Self-destruction: The Romantic myth of the self-destructive artist, one who lives a life of excess (primarily of drugs and alcohol), one of chronic dissipation—“It’s better to burn out than it is to rust.”

Failure: Failure is the anti-myth of success. If the star is a symbol of success, the anti-myth is the failed attempt at stardom, hence the reason why the failed rock star, or the fallen and flabby former rock star, is so contemptible to many Americans.

Perverse Sexual Activity: The sexual excess of the sexually fetishized rock star is exemplified by the phenomena of the “groupie,” the courtesan, the sexually available female whose provocative promiscuity must be both celebrated and degraded at the same time.

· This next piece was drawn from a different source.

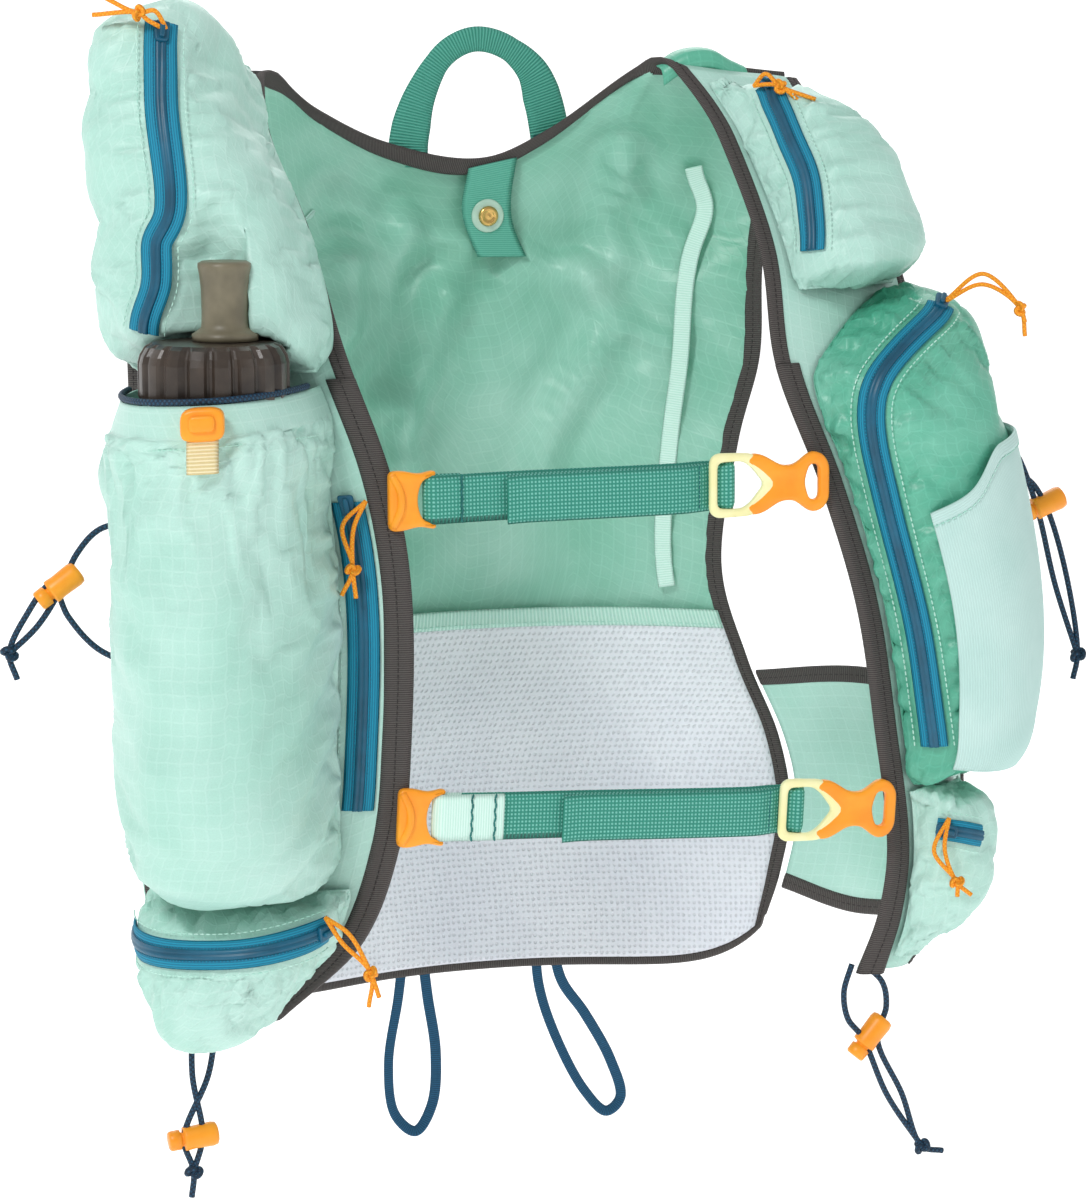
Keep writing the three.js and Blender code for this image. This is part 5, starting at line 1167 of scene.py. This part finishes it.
zips = {
    "right_shoulder": {"on": "right_shoulder_pocket", "width": 13.5,
        "route": [[0.44, 0.09], [0.47, 0.28], [0.5, 0.58], [0.51, 0.78], [0.54, 0.89]]},
    "right_bottom": {"on": "right_bottom_pocket", "width": 12,
        "route": [[0.92, 0.24], [0.7, 0.23], [0.45, 0.21], [0.25, 0.18], [0.13, 0.16]]},
    "left_shoulder": {"on": "left_shoulder_pocket", "width": 12,
        "route": [[0.3, 0.07], [0.21, 0.15], [0.18, 0.3], [0.18, 0.5], [0.15, 0.66], [0.1, 0.85]]},
    "left_side": {"on": "left_side_pocket", "width": 12, "route": [[0.42, 0.035], [0.27, 0.08], [0.17, 0.18],
        [0.11, 0.3], [0.09, 0.42], [0.085, 0.55], [0.09, 0.67], [0.1, 0.8], [0.12, 0.92]]},
    "left_bottom": {"on": "left_bottom_pocket", "width": 9.6,
        "route": [[0.14, 0.2], [0.3, 0.22], [0.46, 0.26]]},
}


def gathers(points, line, near, reach, pitch, depth, seed):
    # short folds square to a seam: an uneven wave along the line that fades over reach beyond near
    local = np.random.default_rng(seed)
    flat = points.reshape(-1, 3)
    gaps = np.linalg.norm(flat[:, None] - line[None], axis=-1)
    place, gap = np.argmin(gaps, axis=1), np.min(gaps, axis=1)
    length = np.concatenate([[0], np.cumsum(np.linalg.norm(np.diff(line, axis=0), axis=1))])[place]
    wave = sum(np.sin(length * 2 * np.pi / (pitch * size) + gap / 9 + local.uniform(0, 6)) * weight for size,
        weight in ((1, 0.5), (1.7, 0.6), (0.62, 0.3)))
    fade = np.clip((gap - near) / 3, 0, 1) * np.exp(-np.maximum(gap - near, 0) / reach)
    return (wave * fade * depth).reshape(points.shape[:2])


def bunched(v):
    return (1 - np.cos(np.pi * v)) / 2


def surfaceLine(place, route, count, hint=None):
    # a route in a surface's own two parameters: points, across and outward vectors along it
    where = throughPoints(np.array(route, float), np.linspace(0, 1, count))
    s, b = where[:, 0], where[:, 1]
    small = 0.004
    hint = np.array([0, -1.0, 0]) if hint is None else np.array(hint, float)
    ds = place(s + small, b) - place(s - small, b)
    db = place(s, b + small) - place(s, b - small)
    points = place(s, b)
    normal = unit(np.cross(ds, db))
    normal *= np.where(normal @ hint < 0, -1, 1)[:, None]
    points = smoothed(points, 6)
    across = unit(np.cross(normal, tangents(points)))
    return points, across, unit(np.cross(tangents(points), across))


zipLines = {}
for name, spec in zips.items():
    zipLines[name] = surfaceLine(lambda s, b, on=spec["on"]: pocketPoint(on, s, b), spec["route"], 90,
        pockets[spec["on"]]["lift"])
casing = surfaceLine(lambda s, b: pocketPoint("right_bottle_pocket", s, b),
    [[0.06, 0.085], [0.3, 0.075], [0.6, 0.08], [0.93, 0.085]], 60, pockets["right_bottle_pocket"]["lift"])
drops = np.linspace(0.452, 0.77, 90)
sideCentre = panelPoint("right", drops, 12 + 1.05 + 6.75)
sideAcross = unit(panelPoint("right", drops, 22) - panelPoint("right", drops, 18))
sideNormal = unit(np.cross(sideAcross, tangents(sideCentre)))
sideNormal *= np.sign(np.mean(sideNormal @ [0, -1, 0]))
zipLines["right_side"] = (sideCentre, sideAcross, sideNormal)

for name, look in pocketLooks.items():
    columns, rows = look["size"]
    b = bunched(np.linspace(0, 1, rows))
    if name == "right_bottle_pocket":
        b = lerp(np.linspace(0, 1, rows), b, np.linspace(0, 1, rows))
    s, b = np.meshgrid(bunched(np.linspace(0, 1, columns)), b, indexing="ij")
    pocket = pocketPoint(name, s, b)
    outward = outwards(pocket, gridNormals(pocket))
    pin = borderPin(columns, rows, 2)
    for zipName, spec in zips.items():
        if spec["on"] == name:
            pin = np.maximum(pin, nearLine(pocket, zipLines[zipName][0][::4], spec["width"] * 0.62,
                spec["width"] * 1.1))
    if name == "right_bottle_pocket":
        pin = np.maximum(pin, (b < 0.06).astype(float))
    calm = 1 - pin
    lift = waves(pocket, 34, look["wave"], 21) * calm
    for zipName, spec in zips.items():
        if spec["on"] == name:
            lift += gathers(pocket, zipLines[zipName][0], spec["width"] * 0.72, 13, 10, 2.6, 5) * calm
    if name == "right_bottle_pocket":
        lift += gathers(pocket, casing[0], 0.5, 16, 9, 2.0, 8) * calm
    for border, seed in ((pocket[2], 31), (pocket[-3], 32), (pocket[:, 1], 33), (pocket[:, -2], 34)):
        lift += gathers(pocket, border[::2], 2.5, 12, 12, 2.2, seed) * calm
    pocket = pocket + outward * lift[..., None]
    piece = clothSheet(f"{name}_cloth", pocket, look["material"], 0.7, replaces=[name], slot=look["slot"])
    crumple(piece, pin, look["slack"], look["fill"], 16, look["cap"])
print("pockets made")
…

1. So You Want to be a Rock ‘n’ Roll Star (1966) – The Byrds 2:05
2. Lodi (1969) – Creedence Clearwater Revival 3:11
3. Working Class Hero (1970) – John Lennon 3:51
4. Superstar (1971) – The Carpenters 3:51
5. The Mud Shark (1971) – Frank Zappa and the Mothers 5:22
6. Ladies of the Road (1971) – King Crimson 5:32
7. Rock ‘n’ Roll Suicide (1972) – David Bowie 2:58
8. Star Star (1973) – The Rolling Stones 4:25
9. We’re an American Band (1973) – Grand Funk Railroad 3:26
10. Workin’ for MCA (1974) – Lynyrd Skynyrd 4:47
11. Turn the Page (1975) – Bob Seger and the Silver Bullet Band 5:05
12. Beth (1976) – Kiss 2:45
13. Life’s Been Good (1978) – Joe Walsh 8:57
14. Burnin’ For You (1981) – Blue Oyster Cult 4:30
15. Money For Nothing (1985) – Dire Straits 8:26
16. Rock Star (1994) – Hole 2:41
17. Rockstar (2005) – Nickelback 4:12 (Total time: 76:03)

Consider the above the liner notes for a CD you yourself burn.